Le débat est vif, mais il a perdu ses outils. Jadis, des intellectuels de droite ou de gauche s'affrontaient en s'inscrivant dans une histoire longue des droites et des gauches. Pour résumer, c'étaient les droites de René Rémond vs les gauches de Jacques Julliard. Ces repères se sont effondrés avec le déclin du clivage droite-gauche qui, pour les Français, n'a plus beaucoup de sens. Ces joutes intellectuelles qui ont nourri presque deux siècles de débat en France ont laissé place à un débat entre progressistes et populistes, entre le camp de la société ouverte et celui qui se recentre sur l'isolat national. Ce qui brouille les repères.
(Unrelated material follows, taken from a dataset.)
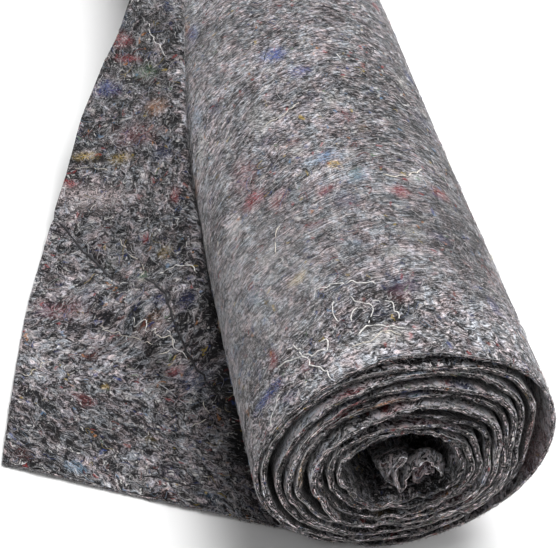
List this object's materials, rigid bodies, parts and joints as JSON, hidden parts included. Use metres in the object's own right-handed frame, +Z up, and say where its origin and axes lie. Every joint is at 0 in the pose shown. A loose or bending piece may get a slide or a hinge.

La vie politique devient un palimpseste sur lequel se superposent le clivage droite-gauche résilient et ces nouveaux clivages qui s'inventent.
Vous êtes candidat à la présidence de la Fondation nationale des sciences politiques. Cette institution, qui chapeaute l'IEP Paris, est-elle aussi gangrenée par le populisme ?
Non. En revanche, Sciences Po, comme tout lieu universitaire, est traversé de débats qui agitent l'université française, en partie sur l'islamo-gauchisme, l'islamophobie, la culture « woke ». Et ces débats ne se font pas toujours dans l'atmosphère pluraliste et contradictoire qui doit être celle de l'Université. On condamne trop souvent avant d'écouter l'autre. Quand on regarde ce qui se passe à Sciences Po Grenoble, on ne peut être que très inquiet. Des étudiants demandent l'exclusion de professeurs, des universitaires n'osent pas s'engager et assistent à ces stratégies d'exclusion comme s'ils étaient au théâtre alors qu'ils devraient défendre la liberté… On est en train de perdre la culture du débat au sein de l'université française. C'est très préoccupant.